Action Plan You Can Start This Week
- Download the state checklist and mark gaps in accounting, business, ethics, and total hours.
- Price two routes: a master’s vs. a post-bacc stack. Include books and exam fees.
- Line up a supervisor for the work requirement and clarify which duties will count.
- Build a test calendar for AUD, FAR, REG, and one Discipline within the 18-month window after your first pass.
- Create a records folder with transcripts, syllabi, and job descriptions.
How Boards Count Your Courses
Titles matter. Boards often judge a class by its department, catalog number, and syllabus. A finance data mining elective might look technical yet still miss the accounting box if the course prefix is FIN instead of ACC. When in doubt, ask the registrar for a syllabus that lists topics and learning outcomes, then compare those details to your board list. If a topic straddles two buckets, plan a back-up course so your totals stay safe.
Quarter Vs. Semester Math
If your school runs on quarters, convert units to semester hours using the ratio many boards apply: 1 quarter hour equals two-thirds of a semester hour. Keep a small buffer above the minimums so rounding never puts you short.

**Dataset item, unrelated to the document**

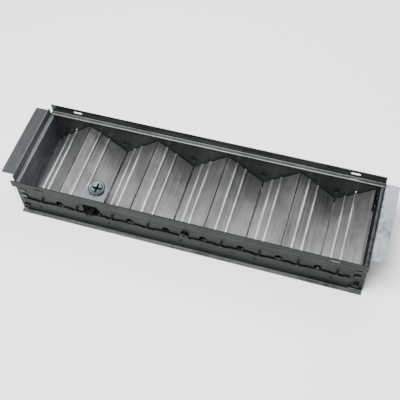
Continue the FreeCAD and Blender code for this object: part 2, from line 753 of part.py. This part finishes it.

Transfer Credits And Online Classes
Accreditation matters more than delivery mode. Online or in-person can both count when the school holds proper accreditation. For transfer work, send official transcripts from every campus. If you took courses outside the U.S., you will likely need an evaluation from an approved service before the board will post hours to your file.
If Your State Pilots Alternate Paths
Several states are studying tweaks to the 150-hour rule or the way experience is tallied. Treat news updates as planning signals, not shortcuts. Build a path that satisfies current law, then adapt if a new route launches in your state. That way your exam timeline and hiring plans stay on track regardless of policy shifts.
Final Take: Finance Majors Can Earn The CPA
A bachelor’s in finance meets the degree box, and the rest is planning. Add upper-division accounting, reach 150 hours where required, pass the exam, and log verified experience. With those steps, the license is within reach. Plan the work and finish.